GIVEN DATA |
================
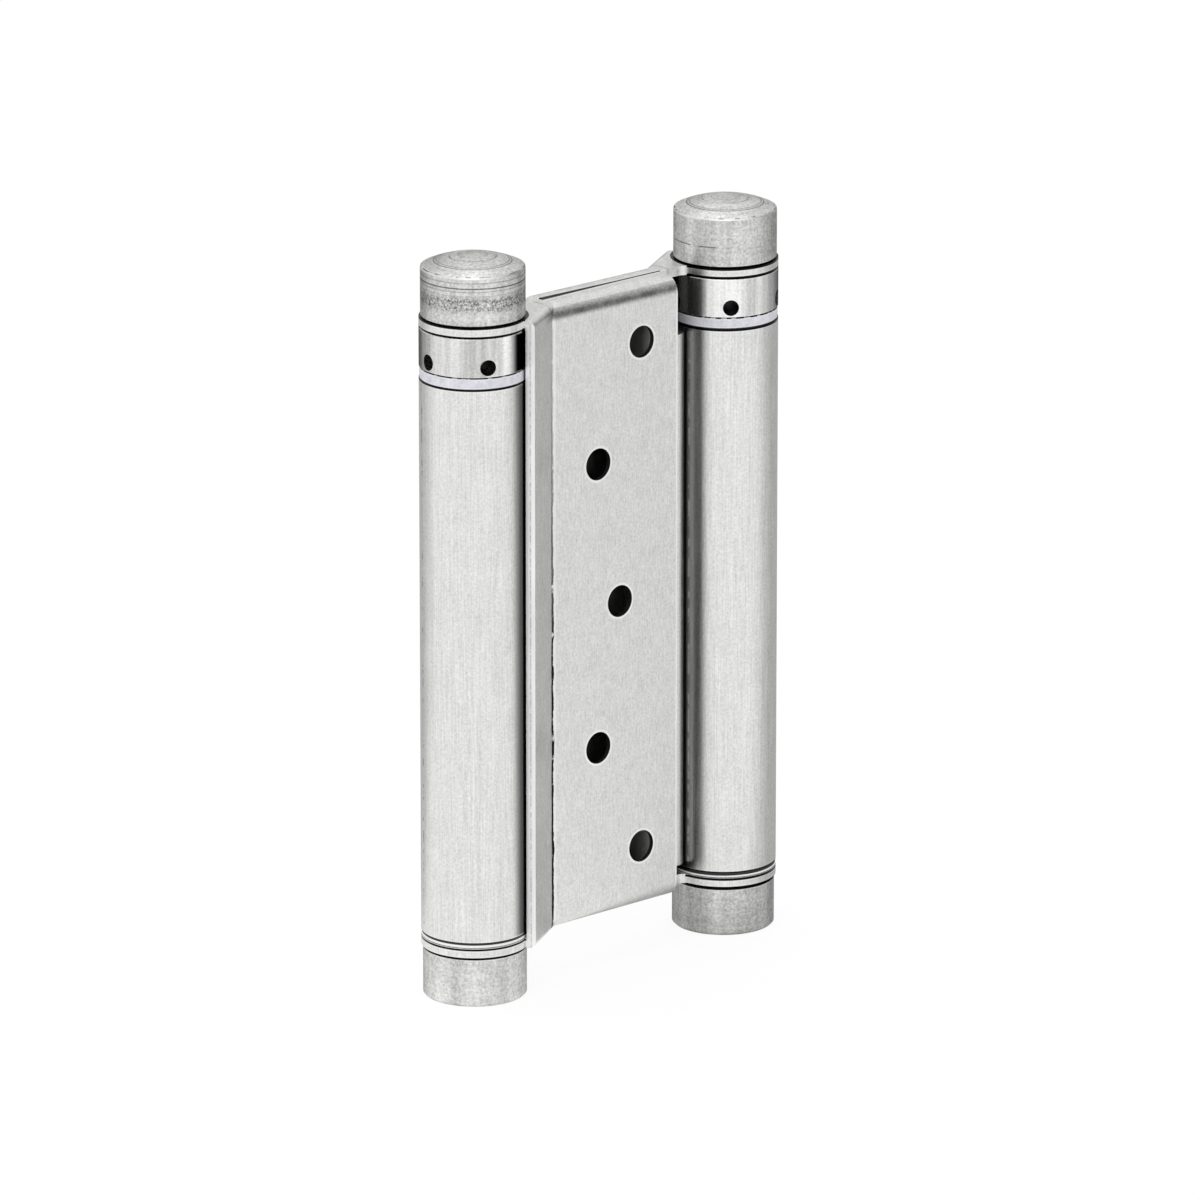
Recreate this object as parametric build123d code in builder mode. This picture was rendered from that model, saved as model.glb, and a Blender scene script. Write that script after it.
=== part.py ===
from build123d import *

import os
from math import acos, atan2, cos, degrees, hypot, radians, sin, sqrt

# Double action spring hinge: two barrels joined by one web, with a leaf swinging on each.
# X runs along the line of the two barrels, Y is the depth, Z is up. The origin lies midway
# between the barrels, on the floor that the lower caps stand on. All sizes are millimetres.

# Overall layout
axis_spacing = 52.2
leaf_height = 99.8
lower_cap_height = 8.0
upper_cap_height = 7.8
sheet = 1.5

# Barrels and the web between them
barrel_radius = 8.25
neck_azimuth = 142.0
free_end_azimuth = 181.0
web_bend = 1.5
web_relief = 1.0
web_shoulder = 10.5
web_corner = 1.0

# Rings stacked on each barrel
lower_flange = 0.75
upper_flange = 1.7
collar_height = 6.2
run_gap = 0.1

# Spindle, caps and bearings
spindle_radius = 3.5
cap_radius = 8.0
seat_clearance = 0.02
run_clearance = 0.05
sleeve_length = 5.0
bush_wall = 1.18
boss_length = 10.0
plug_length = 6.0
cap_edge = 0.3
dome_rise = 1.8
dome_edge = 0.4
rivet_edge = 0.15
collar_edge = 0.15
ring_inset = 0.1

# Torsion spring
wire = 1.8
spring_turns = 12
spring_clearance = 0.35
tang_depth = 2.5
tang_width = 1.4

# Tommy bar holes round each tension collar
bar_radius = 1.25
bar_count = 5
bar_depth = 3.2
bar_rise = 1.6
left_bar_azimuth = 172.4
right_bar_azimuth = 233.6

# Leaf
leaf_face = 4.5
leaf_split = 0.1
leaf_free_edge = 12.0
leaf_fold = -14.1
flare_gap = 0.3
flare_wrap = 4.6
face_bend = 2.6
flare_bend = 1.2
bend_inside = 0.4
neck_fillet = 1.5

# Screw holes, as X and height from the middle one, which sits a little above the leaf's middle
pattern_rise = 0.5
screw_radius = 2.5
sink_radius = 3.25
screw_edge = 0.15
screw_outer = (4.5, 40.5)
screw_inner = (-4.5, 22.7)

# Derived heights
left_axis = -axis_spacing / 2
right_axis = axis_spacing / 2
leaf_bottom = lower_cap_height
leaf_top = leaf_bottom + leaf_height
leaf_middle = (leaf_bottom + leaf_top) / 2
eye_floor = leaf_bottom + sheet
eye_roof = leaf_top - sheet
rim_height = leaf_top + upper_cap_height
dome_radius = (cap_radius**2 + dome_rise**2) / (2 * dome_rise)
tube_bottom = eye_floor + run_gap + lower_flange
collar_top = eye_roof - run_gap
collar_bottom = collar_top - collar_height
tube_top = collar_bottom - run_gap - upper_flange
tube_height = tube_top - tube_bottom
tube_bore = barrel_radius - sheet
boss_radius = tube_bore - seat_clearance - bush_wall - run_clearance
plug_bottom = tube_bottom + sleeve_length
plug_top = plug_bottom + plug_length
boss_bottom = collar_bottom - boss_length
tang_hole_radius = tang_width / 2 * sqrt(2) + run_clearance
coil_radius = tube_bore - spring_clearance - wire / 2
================
WORK TO DO | Return, please, the lines of the data from the first through the line containing "screw_inner = (-4.5, 22.7)", both kept, exactly as they stand and nothing more.

ANSWER |
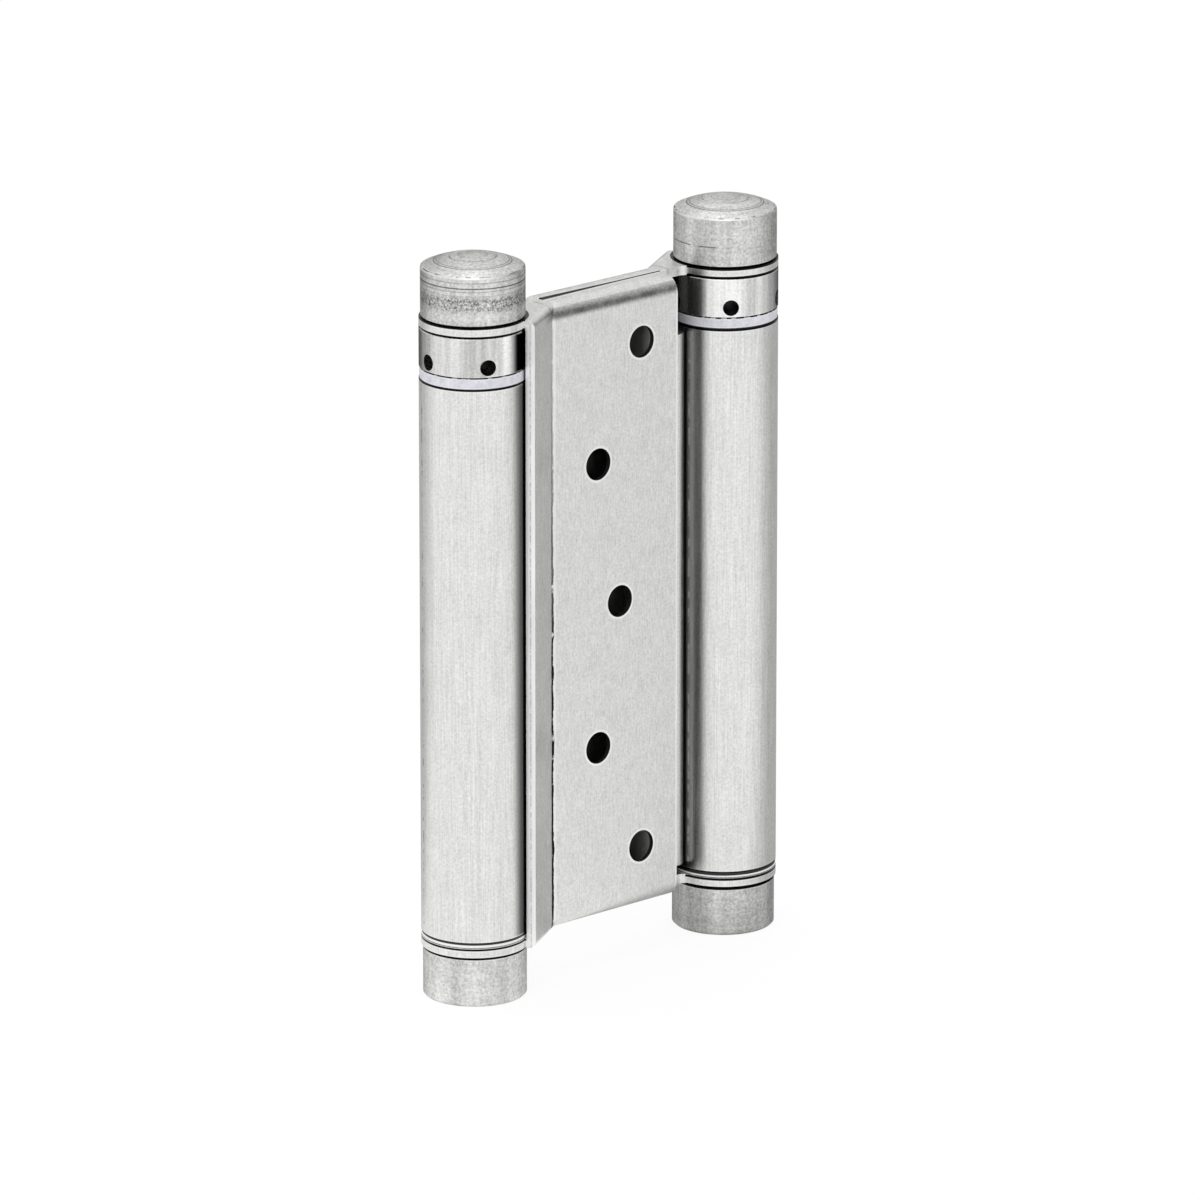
Recreate this object as parametric build123d code in builder mode. This picture was rendered from that model, saved as model.glb, and a Blender scene script. Write that script after it.
=== part.py ===
from build123d import *

import os
from math import acos, atan2, cos, degrees, hypot, radians, sin, sqrt

# Double action spring hinge: two barrels joined by one web, with a leaf swinging on each.
# X runs along the line of the two barrels, Y is the depth, Z is up. The origin lies midway
# between the barrels, on the floor that the lower caps stand on. All sizes are millimetres.

# Overall layout
axis_spacing = 52.2
leaf_height = 99.8
lower_cap_height = 8.0
upper_cap_height = 7.8
sheet = 1.5

# Barrels and the web between them
barrel_radius = 8.25
neck_azimuth = 142.0
free_end_azimuth = 181.0
web_bend = 1.5
web_relief = 1.0
web_shoulder = 10.5
web_corner = 1.0

# Rings stacked on each barrel
lower_flange = 0.75
upper_flange = 1.7
collar_height = 6.2
run_gap = 0.1

# Spindle, caps and bearings
spindle_radius = 3.5
cap_radius = 8.0
seat_clearance = 0.02
run_clearance = 0.05
sleeve_length = 5.0
bush_wall = 1.18
boss_length = 10.0
plug_length = 6.0
cap_edge = 0.3
dome_rise = 1.8
dome_edge = 0.4
rivet_edge = 0.15
collar_edge = 0.15
ring_inset = 0.1

# Torsion spring
wire = 1.8
spring_turns = 12
spring_clearance = 0.35
tang_depth = 2.5
tang_width = 1.4

# Tommy bar holes round each tension collar
bar_radius = 1.25
bar_count = 5
bar_depth = 3.2
bar_rise = 1.6
left_bar_azimuth = 172.4
right_bar_azimuth = 233.6

# Leaf
leaf_face = 4.5
leaf_split = 0.1
leaf_free_edge = 12.0
leaf_fold = -14.1
flare_gap = 0.3
flare_wrap = 4.6
face_bend = 2.6
flare_bend = 1.2
bend_inside = 0.4
neck_fillet = 1.5

# Screw holes, as X and height from the middle one, which sits a little above the leaf's middle
pattern_rise = 0.5
screw_radius = 2.5
sink_radius = 3.25
screw_edge = 0.15
screw_outer = (4.5, 40.5)
screw_inner = (-4.5, 22.7)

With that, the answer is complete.